New York City, USA: Cool Neighborhoods with Microclimate Models
New York City’s Cool Neighborhoods program used ENVI‑met to simulate the cooling impact of street trees, green roofs, and reflective pavements in low‑income neighborhoods with high heat vulnerability. The model showed that a combination of tree planting and cool roofs could lower afternoon temperatures by 3 °C on the hottest days. The results guided the city’s investment strategy, prioritizing blocks with the highest heat exposure and limited tree canopy. The initiative is part of NYC’s larger Cool Neighborhoods resilience program.
Challenges in Adopting Environmental Models
Despite their clear value, environmental models are not universally used in green space planning. Several barriers remain.
- Data Limitations: Many cities lack high‑resolution, up‑to‑date data on soil types, vegetation cover, and microclimate. Historical data may not reflect future conditions, and calibration requires local measurements that are expensive to collect.

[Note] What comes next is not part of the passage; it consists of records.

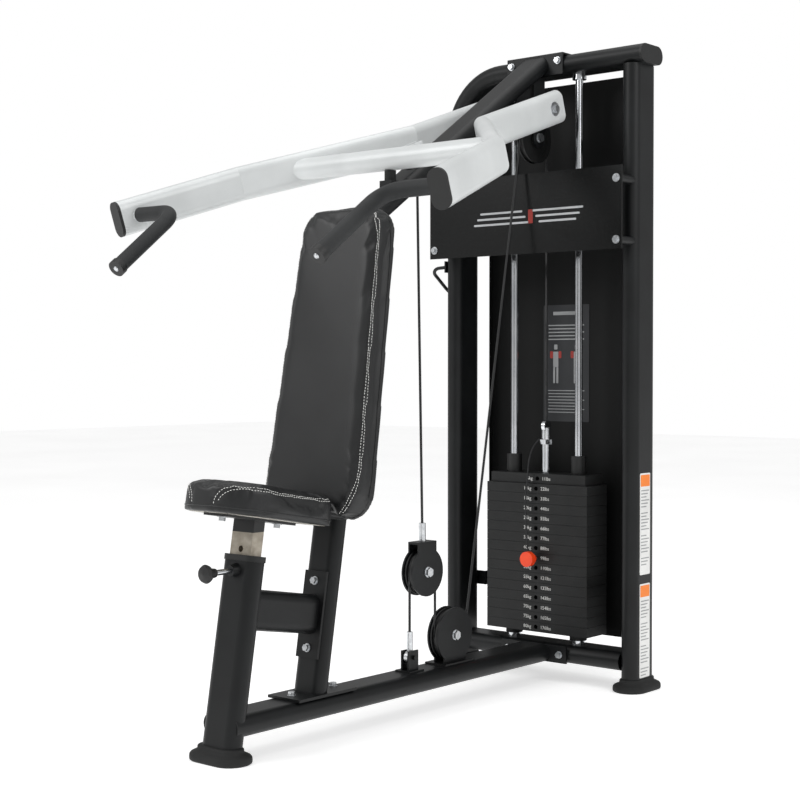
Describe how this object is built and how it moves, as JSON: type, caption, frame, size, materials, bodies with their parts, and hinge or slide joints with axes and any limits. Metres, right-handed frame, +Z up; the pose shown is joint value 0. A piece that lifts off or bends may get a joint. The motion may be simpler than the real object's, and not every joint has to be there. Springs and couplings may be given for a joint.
{
  "type": "seated shoulder press machine",
  "caption": "Seated shoulder press machine with a pin-selected weight stack, pivoting press arm with two handles, padded backrest and height-adjustable seat.",
  "frame": {"origin": "on the floor, at the middle of the front foot's sole", "axes": "+Z up, +Y from the front foot towards the weight tower, X across; the user sits facing -Y; the frame's mirror plane is X = 0"},
  "size_m": [0.9604, 1.2742, 1.564],
  "materials": {
    "frame_paint": "satin black powder coat",
    "arm_paint": "silver metallic powder coat",
    "cover_paint": "matt black powder coat",
    "rubber": "moulded",
    "black_plastic": "moulded nylon",
    "chrome": "polished hard chrome",
    "zinc": "bright zinc plate",
    "bare_steel": "bare drawn steel, black at the top",
    "plates": "black enamel, white numbers",
    "leather": "black PU leather, white double stitching",
    "board": "plywood under black cloth",
    "cable": "steel cable in a black nylon coat",
    "lanyard": "braided cord",
    "red_plastic": "moulded",
    "label": "printed film"
  },
  "bodies": {
    "root": {"tower_hoop": "frame_paint", "tower_upright": "frame_paint", "top_tube_cap": "black_plastic", "base_crossbar": "frame_paint", "main_beam": "frame_paint", "front_leg": "frame_paint", "rubber_feet": "rubber", "leg_collar": "black_plastic", "backrest_spine": "frame_paint", "back_pad_board": "board", "back_pad": "leather", "pivot_housing": "frame_paint", "pivot_bearings": "zinc", "arm_bumper": "rubber", "guide_rods": "chrome", "stack_buffers": "rubber", "resting_plates": "plates", "front_panel": "cover_paint", "cover_standoffs": "frame_paint", "rear_cover": "cover_paint", "instruction_labels": "label", "pulley_brackets": "frame_paint", "pulley_bolts": "zinc", "anchor_cable_sleeve": "zinc", "cable_front_strands": "cable", "cable_rear_run": "cable", "cable_stack_drop": "cable", "frame_bolts": "zinc", "bottle_holder": "frame_paint"},
    "press_arm": {"arm_right": "arm_paint", "arm_left": "arm_paint", "arm_crossbar": "arm_paint", "pivot_shaft": "zinc", "arm_end_caps": "black_plastic", "hand_grips": "rubber", "grip_end_collars": "zinc", "cable_lug": "arm_paint"},
    "floating_block": {"block_housing": "frame_paint", "block_pulley_bolt": "zinc", "cable_block_lift": "cable", "lift_cable_ends": "zinc"},
    "block_wheel": {"block_pulley": "black_plastic", "block_pulley_bearing": "zinc"},
    "base_wheel": {"base_pulley": "black_plastic", "base_pulley_bearing": "zinc"},
    "top_wheel": {"top_pulley": "black_plastic", "top_pulley_bearing": "zinc"},
    "stack": {"lifted_plates": "plates", "top_plate": "plates", "guide_bushes": "black_plastic", "selector_rod": "chrome", "pin_lanyard": "lanyard"},
    "pin": {"selector_pin": "zinc", "selector_pin_knob": "red_plastic"},
    "seat": {"seat_board": "board", "seat_pad": "leather", "seat_post": "bare_steel", "seat_bolts": "zinc"},
    "pop_pin": {"pop_pin_shaft": "zinc", "pop_pin_knob": "black_plastic"}
  },
  "joints": [
    {"name": "arm_pivot", "type": "hinge", "parent": "root", "child": "press_arm", "pos_m": [0, 0.9828, 1.407], "axis": [-1, 0, 0], "range_deg": [0, 36.41]},
    {"name": "block_lift", "type": "slide", "parent": "root", "child": "floating_block", "axis": [0, 0, 1], "range_m": [0, 0.245], "deforming": ["cable_front_strands"]},
    {"name": "block_wheel_spin", "type": "hinge", "parent": "floating_block", "child": "block_wheel", "pos_m": [0, 0.6334, 0.315], "axis": [1, 0, 0], "range_deg": [0, 310]},
    {"name": "base_wheel_spin", "type": "hinge", "parent": "root", "child": "base_wheel", "pos_m": [0, 0.7354, 0.157], "axis": [-1, 0, 0], "range_deg": [0, 510]},
    {"name": "top_wheel_spin", "type": "hinge", "parent": "root", "child": "top_wheel", "pos_m": [0, 1.0734, 1.358], "axis": [1, 0, 0], "range_deg": [0, 510]},
    {"name": "stack_lift", "type": "slide", "parent": "root", "child": "stack", "axis": [0, 0, 1], "range_m": [0, 0.49], "deforming": ["cable_stack_drop"]},
    {"name": "pin_pull", "type": "slide", "parent": "stack", "child": "pin", "axis": [0, -1, 0], "range_m": [0, 0.1]},
    {"name": "seat_height", "type": "slide", "parent": "root", "child": "seat", "axis": [0, 0.1685, 0.9857], "range_m": [0, 0.12]},
    {"name": "pop_pin_pull", "type": "slide", "parent": "root", "child": "pop_pin", "axis": [0, -1, 0], "range_m": [0, 0.012], "stiffness_N_per_m": 900}
  ],
  "couplings": [
    {"joint": "block_lift", "follows": "arm_pivot", "m_per_rad": 0.38343},
    {"joint": "block_wheel_spin", "follows": "arm_pivot", "ratio": 8.3354},
    {"joint": "base_wheel_spin", "follows": "arm_pivot", "ratio": 13.694},
    {"joint": "top_wheel_spin", "follows": "arm_pivot", "ratio": 13.694},
    {"joint": "stack_lift", "follows": "arm_pivot", "m_per_rad": 0.76685}
  ]
}
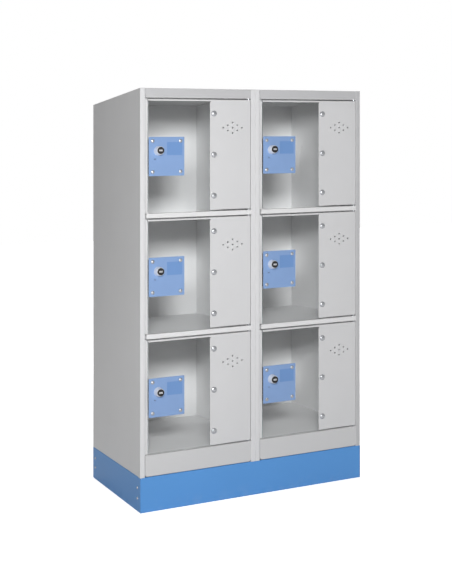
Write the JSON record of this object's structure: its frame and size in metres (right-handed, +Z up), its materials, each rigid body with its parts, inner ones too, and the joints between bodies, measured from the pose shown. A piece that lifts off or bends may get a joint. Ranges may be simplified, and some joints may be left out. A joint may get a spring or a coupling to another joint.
{
  "type": "cell phone locker box",
  "caption": "Steel locker with stacked compartments on a plinth; each inset door is part folded steel leaf, part clear pane, with a key lock behind a plate.",
  "frame": {"origin": "on the floor, at the middle of the plinth's four anchor holes, which is the middle of the body's footprint", "axes": "+X to the right seen from the front, +Y to the back, +Z up; the doors face -Y"},
  "size_m": [0.804, 0.5224, 1.33],
  "materials": {
    "body_grey": "light grey powder coat",
    "door_grey": "light grey powder coat",
    "plinth_blue": "mid blue powder coat",
    "plate_blue": "light blue paint",
    "clear_pane": "clear sheet",
    "zinc": "zinc plated",
    "lock_black": "black"
  },
  "bodies": {
    "locker_body": {"side_panel_left": "body_grey", "side_panel_right": "body_grey", "partition_left": "body_grey", "partition_right": "body_grey", "back_panels": "body_grey", "roof_left": "body_grey", "roof_right": "body_grey", "base_left": "body_grey", "base_right": "body_grey", "shelf_left_upper": "body_grey", "shelf_left_lower": "body_grey", "shelf_right_upper": "body_grey", "shelf_right_lower": "body_grey", "plinth_front": "plinth_blue", "plinth_back": "plinth_blue", "plinth_sides": "plinth_blue", "hinge_pins": "zinc", "body_fasteners": "zinc"},
    "door_1": {"door_leaf_1": "door_grey", "door_pane_1": "clear_pane", "door_fixings_1": "zinc", "lock_plate_1": "plate_blue", "lock_case_1": "zinc"},
    "plug_1": {"lock_plug_1": "lock_black"},
    "bolt_1": {"lock_bolt_1": "zinc"},
    "door_2": {"door_leaf_2": "door_grey", "door_pane_2": "clear_pane", "door_fixings_2": "zinc", "lock_plate_2": "plate_blue", "lock_case_2": "zinc"},
    "plug_2": {"lock_plug_2": "lock_black"},
    "bolt_2": {"lock_bolt_2": "zinc"},
    "door_3": {"door_leaf_3": "door_grey", "door_pane_3": "clear_pane", "door_fixings_3": "zinc", "lock_plate_3": "plate_blue", "lock_case_3": "zinc"},
    "plug_3": {"lock_plug_3": "lock_black"},
    "bolt_3": {"lock_bolt_3": "zinc"},
    "door_4": {"door_leaf_4": "door_grey", "door_pane_4": "clear_pane", "door_fixings_4": "zinc", "lock_plate_4": "plate_blue", "lock_case_4": "zinc"},
    "plug_4": {"lock_plug_4": "lock_black"},
    "bolt_4": {"lock_bolt_4": "zinc"},
    "door_5": {"door_leaf_5": "door_grey", "door_pane_5": "clear_pane", "door_fixings_5": "zinc", "lock_plate_5": "plate_blue", "lock_case_5": "zinc"},
    "plug_5": {"lock_plug_5": "lock_black"},
    "bolt_5": {"lock_bolt_5": "zinc"},
    "door_6": {"door_leaf_6": "door_grey", "door_pane_6": "clear_pane", "door_fixings_6": "zinc", "lock_plate_6": "plate_blue", "lock_case_6": "zinc"},
    "plug_6": {"lock_plug_6": "lock_black"},
    "bolt_6": {"lock_bolt_6": "zinc"}
  },
  "joints": [
    {"name": "door_hinge_1", "type": "hinge", "parent": "locker_body", "child": "door_1", "pos_m": [-0.024, -0.245, 1.118], "axis": [0, 0, 1], "range_deg": [0, 105]},
    {"name": "lock_turn_1", "type": "hinge", "parent": "door_1", "child": "plug_1", "pos_m": [-0.3395, -0.25, 1.132], "axis": [0, 1, 0], "range_deg": [0, 90]},
    {"name": "bolt_slide_1", "type": "slide", "parent": "door_1", "child": "bolt_1", "axis": [-1, 0, 0], "range_m": [0, 0.012]},
    {"name": "door_hinge_2", "type": "hinge", "parent": "locker_body", "child": "door_2", "pos_m": [-0.024, -0.245, 0.739], "axis": [0, 0, 1], "range_deg": [0, 105]},
    {"name": "lock_turn_2", "type": "hinge", "parent": "door_2", "child": "plug_2", "pos_m": [-0.3395, -0.25, 0.753], "axis": [0, 1, 0], "range_deg": [0, 90]},
    {"name": "bolt_slide_2", "type": "slide", "parent": "door_2", "child": "bolt_2", "axis": [-1, 0, 0], "range_m": [0, 0.012]},
    {"name": "door_hinge_3", "type": "hinge", "parent": "locker_body", "child": "door_3", "pos_m": [-0.024, -0.245, 0.36], "axis": [0, 0, 1], "range_deg": [0, 105]},
    {"name": "lock_turn_3", "type": "hinge", "parent": "door_3", "child": "plug_3", "pos_m": [-0.3395, -0.25, 0.374], "axis": [0, 1, 0], "range_deg": [0, 90]},
    {"name": "bolt_slide_3", "type": "slide", "parent": "door_3", "child": "bolt_3", "axis": [-1, 0, 0], "range_m": [0, 0.012]},
    {"name": "door_hinge_4", "type": "hinge", "parent": "locker_body", "child": "door_4", "pos_m": [0.376, -0.245, 1.118], "axis": [0, 0, 1], "range_deg": [0, 105]},
    {"name": "lock_turn_4", "type": "hinge", "parent": "door_4", "child": "plug_4", "pos_m": [0.0605, -0.25, 1.132], "axis": [0, 1, 0], "range_deg": [0, 90]},
    {"name": "bolt_slide_4", "type": "slide", "parent": "door_4", "child": "bolt_4", "axis": [-1, 0, 0], "range_m": [0, 0.012]},
    {"name": "door_hinge_5", "type": "hinge", "parent": "locker_body", "child": "door_5", "pos_m": [0.376, -0.245, 0.739], "axis": [0, 0, 1], "range_deg": [0, 105]},
    {"name": "lock_turn_5", "type": "hinge", "parent": "door_5", "child": "plug_5", "pos_m": [0.0605, -0.25, 0.753], "axis": [0, 1, 0], "range_deg": [0, 90]},
    {"name": "bolt_slide_5", "type": "slide", "parent": "door_5", "child": "bolt_5", "axis": [-1, 0, 0], "range_m": [0, 0.012]},
    {"name": "door_hinge_6", "type": "hinge", "parent": "locker_body", "child": "door_6", "pos_m": [0.376, -0.245, 0.36], "axis": [0, 0, 1], "range_deg": [0, 105]},
    {"name": "lock_turn_6", "type": "hinge", "parent": "door_6", "child": "plug_6", "pos_m": [0.0605, -0.25, 0.374], "axis": [0, 1, 0], "range_deg": [0, 90]},
    {"name": "bolt_slide_6", "type": "slide", "parent": "door_6", "child": "bolt_6", "axis": [-1, 0, 0], "range_m": [0, 0.012]}
  ],
  "couplings": [
    {"joint": "lock_turn_1", "follows": "bolt_slide_1", "rad_per_m": 130.89},
    {"joint": "lock_turn_2", "follows": "bolt_slide_2", "rad_per_m": 130.89},
    {"joint": "lock_turn_3", "follows": "bolt_slide_3", "rad_per_m": 130.89},
    {"joint": "lock_turn_4", "follows": "bolt_slide_4", "rad_per_m": 130.89},
    {"joint": "lock_turn_5", "follows": "bolt_slide_5", "rad_per_m": 130.89},
    {"joint": "lock_turn_6", "follows": "bolt_slide_6", "rad_per_m": 130.89}
  ]
}
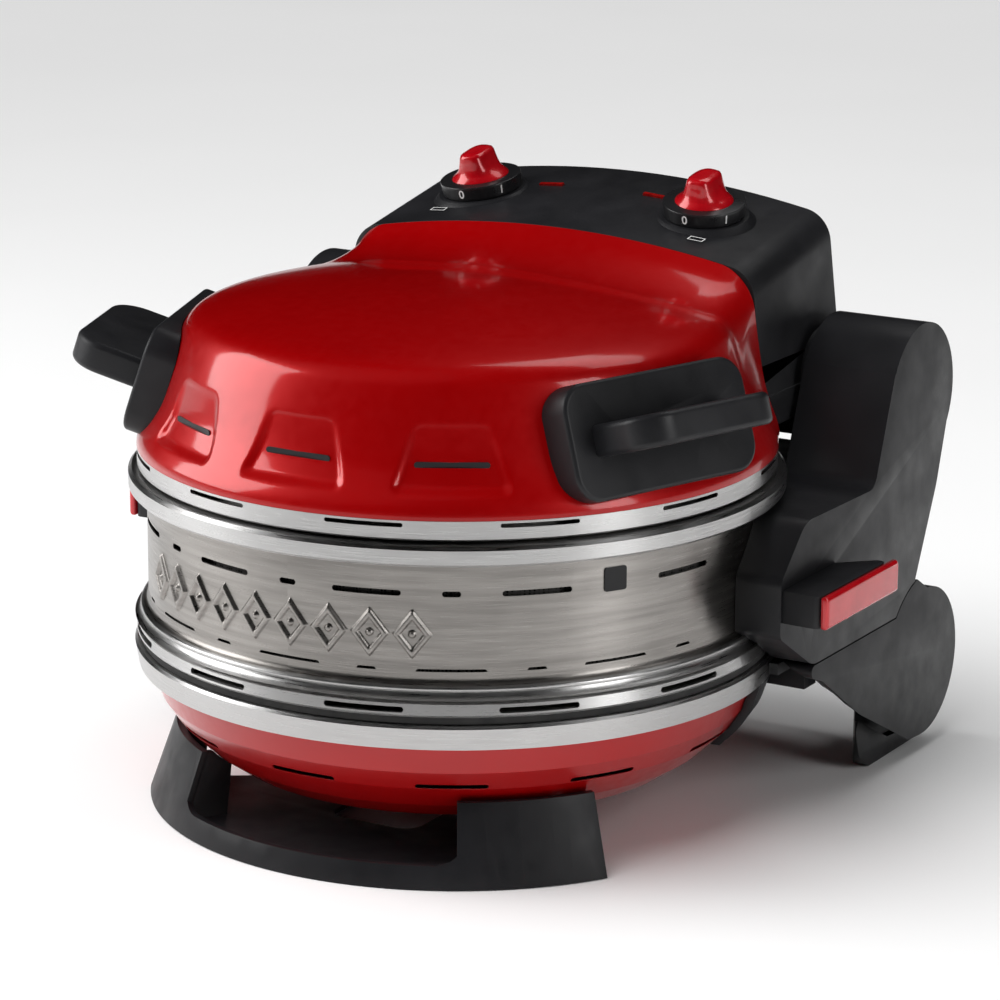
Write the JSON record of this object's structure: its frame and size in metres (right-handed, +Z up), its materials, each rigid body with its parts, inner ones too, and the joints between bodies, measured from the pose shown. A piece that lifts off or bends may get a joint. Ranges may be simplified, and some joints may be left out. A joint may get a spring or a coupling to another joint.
{
  "type": "countertop pizza oven",
  "caption": "Round countertop pizza oven with two baking levels: bowl base on a stand, hinged middle ring, domed lid with handles and control housing with knobs.",
  "frame": {"origin": "on the table, at the middle of the oven's footprint", "axes": "+Z up; -Y towards the user, where the lid and the middle ring open; +X to the user's right"},
  "size_m": [0.476, 0.4366, 0.3528],
  "materials": {
    "red_enamel": "glossy enamel",
    "stainless_steel": "brushed, satin",
    "black_plastic": "fine textured satin",
    "dial_plastic": "satin with white numerals",
    "red_plastic": "glossy",
    "lamp_lens": "translucent red, unlit",
    "baking_stone": "rough fired ceramic",
    "aluminised_sheet": "satin sheet",
    "heating_rod": "dark oxidised",
    "black_mesh": "perforated, dark",
    "rubber": "matte",
    "plated_steel": "zinc plated",
    "white_ceramic": "fired, matte"
  },
  "bodies": {
    "base": {"stand_front": "black_plastic", "rubber_feet": "rubber", "rear_crossbar": "black_plastic", "mains_inlet": "black_plastic", "foot_screws": "plated_steel", "bowl_shell": "red_enamel", "bowl_liner": "aluminised_sheet", "base_rim": "stainless_steel", "lower_element": "heating_rod", "lower_element_clips": "plated_steel", "lower_stone": "baking_stone", "lower_hinge_pins": "plated_steel", "rear_foot_left": "black_plastic", "rear_foot_right": "black_plastic", "hinge_bracket_left": "black_plastic", "hinge_bracket_right": "black_plastic"},
    "middle": {"mid_band": "stainless_steel", "mid_flange": "stainless_steel", "mid_seal": "rubber", "mid_top_rim": "stainless_steel", "mid_mesh": "black_mesh", "rear_shroud": "black_plastic", "upper_tray": "aluminised_sheet", "upper_stone": "baking_stone", "stone_element": "heating_rod", "stone_element_clips": "plated_steel", "ceiling_plate": "aluminised_sheet", "ceiling_element": "heating_rod", "ceiling_element_clips": "plated_steel", "lever_screws": "plated_steel", "upper_hinge_pins": "plated_steel", "arm_left": "black_plastic", "arm_right": "black_plastic", "side_lever_left": "black_plastic", "side_lever_right": "black_plastic", "lever_cap_left": "red_plastic", "lever_cap_right": "red_plastic"},
    "lid": {"lid_shell": "red_enamel", "lid_rim": "stainless_steel", "lid_liner": "aluminised_sheet", "lid_element": "heating_rod", "lid_element_clips": "plated_steel", "handle_screws": "plated_steel", "housing": "black_plastic", "housing_cover": "black_plastic", "indicator_lamps": "lamp_lens", "terminal_block": "white_ceramic", "handle_plate_left": "black_plastic", "handle_plate_right": "black_plastic", "handle_grip_left": "black_plastic", "handle_grip_right": "black_plastic", "dial_ring_left": "black_plastic", "dial_ring_right": "black_plastic", "thermostat_left": "white_ceramic", "thermostat_right": "white_ceramic"},
    "knob_left": {"knob_dial_left": "dial_plastic", "knob_grip_left": "red_plastic"},
    "knob_right": {"knob_dial_right": "dial_plastic", "knob_grip_right": "red_plastic"}
  },
  "joints": [
    {"name": "middle_hinge", "type": "hinge", "parent": "base", "child": "middle", "pos_m": [0, 0.1723, 0.057], "axis": [-1, 0, 0], "range_deg": [0, 75]},
    {"name": "lid_hinge", "type": "hinge", "parent": "middle", "child": "lid", "pos_m": [0, 0.1583, 0.226], "axis": [-1, 0, 0], "range_deg": [0, 80]},
    {"name": "knob_left_turn", "type": "hinge", "parent": "lid", "child": "knob_left", "pos_m": [-0.0765, 0.1293, 0.32385], "axis": [0.0767, 0.1783, -0.981], "range_deg": [0, 240]},
    {"name": "knob_right_turn", "type": "hinge", "parent": "lid", "child": "knob_right", "pos_m": [0.0765, 0.1293, 0.32385], "axis": [-0.0767, 0.1783, -0.981], "range_deg": [0, 240]}
  ]
}
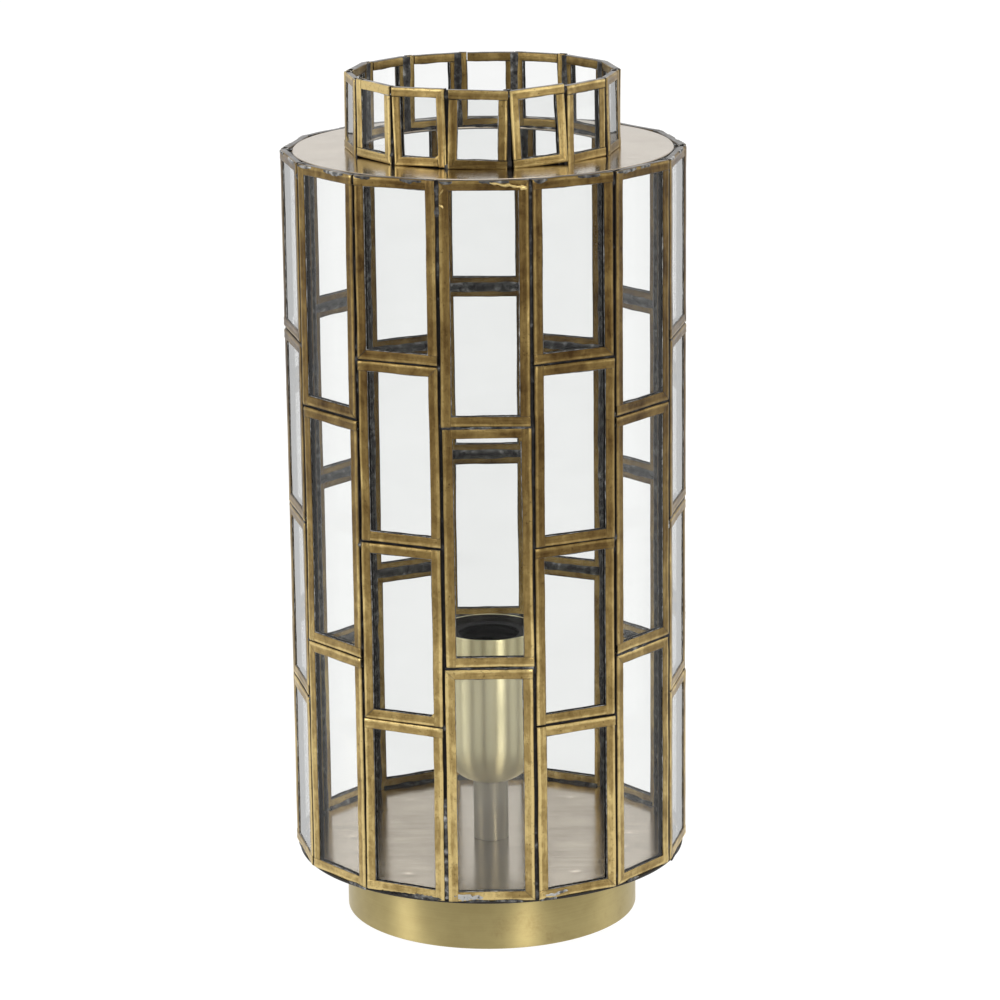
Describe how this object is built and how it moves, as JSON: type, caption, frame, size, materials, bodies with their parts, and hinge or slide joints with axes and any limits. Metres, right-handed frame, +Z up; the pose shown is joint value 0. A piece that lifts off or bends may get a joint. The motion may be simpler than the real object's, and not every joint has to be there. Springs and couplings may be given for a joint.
{
  "type": "leaded glass lantern table lamp",
  "caption": "Cylindrical table lamp of brass-framed clear panes in staggered columns, with a glazed collar, round brass foot and lampholder cup inside.",
  "frame": {"origin": "centre of the foot's underside, on the lamp's axis", "axes": "+Z up along the lamp's axis, -Y towards the front, +X to the viewer's right"},
  "size_m": [0.1796, 0.1766, 0.3861],
  "materials": {
    "came_brass": "antique brass, folded sheet, dark in the grooves and bright on the edges",
    "clear_glass": "clear float glass, slightly grey",
    "solder": "soft solder, black patina outside and grey inside, lumpy",
    "plate_brass": "brushed brass sheet, pinkish and glossy",
    "foot_brass": "satin brass, brushed round",
    "stem_brass": "satin olive brass",
    "cup_brass": "satin pale brass, spun",
    "zinc_steel": "zinc plated",
    "holder_plastic": "black moulded thermoplastic",
    "contact_metal": "spring brass strip",
    "fibreboard": "brown hardboard",
    "felt": "black wool felt",
    "grommet_rubber": "black rubber"
  },
  "bodies": {
    "lamp": {"base_board": "fibreboard", "base_ring": "foot_brass", "base_ring_solder": "solder", "cap_lock_screw": "zinc_steel", "centre_terminal": "contact_metal", "collar_base_solder": "solder", "collar_frames": "came_brass", "collar_glass": "clear_glass", "collar_seams": "solder", "column_01_frames": "came_brass", "column_01_glass": "clear_glass", "column_02_frames": "came_brass", "column_02_glass": "clear_glass", "column_03_frames": "came_brass", "column_03_glass": "clear_glass", "column_04_frames": "came_brass", "column_04_glass": "clear_glass", "column_05_frames": "came_brass", "column_05_glass": "clear_glass", "column_06_frames": "came_brass", "column_06_glass": "clear_glass", "column_07_frames": "came_brass", "column_07_glass": "clear_glass", "column_08_frames": "came_brass", "column_08_glass": "clear_glass", "column_09_frames": "came_brass", "column_09_glass": "clear_glass", "column_10_frames": "came_brass", "column_10_glass": "clear_glass", "column_11_frames": "came_brass", "column_11_glass": "clear_glass", "column_12_frames": "came_brass", "column_12_glass": "clear_glass", "column_13_frames": "came_brass", "column_13_glass": "clear_glass", "column_14_frames": "came_brass", "column_14_glass": "clear_glass", "cord_grommet": "grommet_rubber", "corner_seams": "solder", "cup_lock_washer": "zinc_steel", "cup_nut": "zinc_steel", "felt_pad": "felt", "floor_plate": "plate_brass", "floor_solder": "solder", "holder_cap": "holder_plastic", "holder_cup": "cup_brass", "holder_insert": "holder_plastic", "holder_shell": "holder_plastic", "pane_joint_solder": "solder", "plate_nut": "zinc_steel", "plate_washer": "zinc_steel", "side_terminal": "contact_metal", "stem_tube": "stem_brass", "terminal_screws": "zinc_steel", "threaded_tube": "zinc_steel", "top_plate": "plate_brass", "top_plate_solder": "solder"},
    "centre_leaf": {"centre_contact": "contact_metal"},
    "side_leaf": {"side_contact": "contact_metal"}
  },
  "joints": [
    {"name": "centre_contact_flex", "type": "hinge", "parent": "lamp", "child": "centre_leaf", "pos_m": [-0.00635, 0, 0.10395], "axis": [0, 1, 0], "range_deg": [0, 12.5], "stiffness_Nm_per_rad": 0.2},
    {"name": "side_contact_flex", "type": "hinge", "parent": "lamp", "child": "side_leaf", "pos_m": [0.0124, 0, 0.10475], "axis": [0, 1, 0], "range_deg": [0, 12], "stiffness_Nm_per_rad": 0.1}
  ]
}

- Computational Complexity and Expertise: Running models like ENVI‑met or CMAQ demands specialized training in geospatial analysis and numerical simulation. Smaller municipalities rarely have in‑house capacity and must rely on consultants, raising costs and limiting iterative design.
- Uncertainty and Validation: Models are simplifications of reality; their predictions carry inherent uncertainty. Planners often struggle to communicate this uncertainty to decision‑makers, who may expect deterministic answers. Validation against real‑world monitoring data is essential but often neglected due to time or budget constraints.
- Integration with Planning Processes: Environmental models are typically developed by scientists, not landscape architects. Bridging the gap between model outputs and practical design guidelines requires translation tools—such as visualization dashboards—that are still not widely available.
- Cost and Time: Comprehensive modeling can be expensive and time‑consuming. For a small park renovation, the cost of a full hydrological and microclimate analysis may outweigh the perceived benefit. Simplified models or tiered approaches (low‑, medium‑, high‑resolution) are needed to match the scale of the project.
Future Directions: Making Models Accessible and Actionable
The next generation of environmental models aims to overcome these barriers through technological advances and participatory approaches.
Machine Learning and AI‑Assisted Calibration
Machine learning algorithms can reduce the time needed to calibrate models and fill data gaps. For example, neural networks can estimate leaf area index from satellite imagery or predict stormwater infiltration based on soil moisture sensor data. These techniques lower the expertise barrier and enable real‑time model updates.
Open‑Source Platforms and Cloud Computing
Open‑source models like FOSS4G and OpenLISEM are becoming more user‑friendly. Cloud‑based versions allow planners to run models without installing software on local machines, and many now include pre‑packaged global datasets (e.g., WorldClim) that reduce data‑collection effort. Platforms like Google Earth Engine enable fast processing of large‑scale environmental data, making models practical for city‑wide analyses.
Citizen Science and Community Sensor Networks
Low‑cost sensors for temperature, humidity, and soil moisture deployed by community groups provide ground‑truth data that improve model accuracy. Programs like Citizen Science and Urban Climate engage residents in collecting data for model feeding, fostering public ownership of green space projects.
Integrated Decision‑Support Tools
New software packages combine multiple models under a single interface that speaks the language of planners. For instance, the Green Infrastructure Decision Support System (GIDSS) lets users sketch a green space design and immediately see estimated cooling, runoff reduction, and cost. Such tools democratize modeling and accelerate iterative design.
Conclusion: A Model‑Driven Future for Urban Green Space
As climate change accelerates, the margin for error in urban design shrinks. Environmental models offer a rigorous, data‑driven foundation for creating green spaces that genuinely adapt to shifting conditions—not just in theory, but in measurable performance. From reducing heat island intensity to controlling flooding and nurturing biodiversity, models empower planners to spend limited resources where they yield the greatest climate benefit. The case studies from Melbourne, Singapore, Copenhagen, and New York demonstrate that model‑informed design is not a luxury but a necessity for resilient cities.
To mainstream this approach, cities must invest in data infrastructure, capacity building, and simplified modeling tools. The return on that investment is clear: green spaces that are beautiful, functional, and built to last in a changing climate. The question is no longer whether to use environmental models, but how to make them an integral part of every park, plaza, and green corridor designed from now on.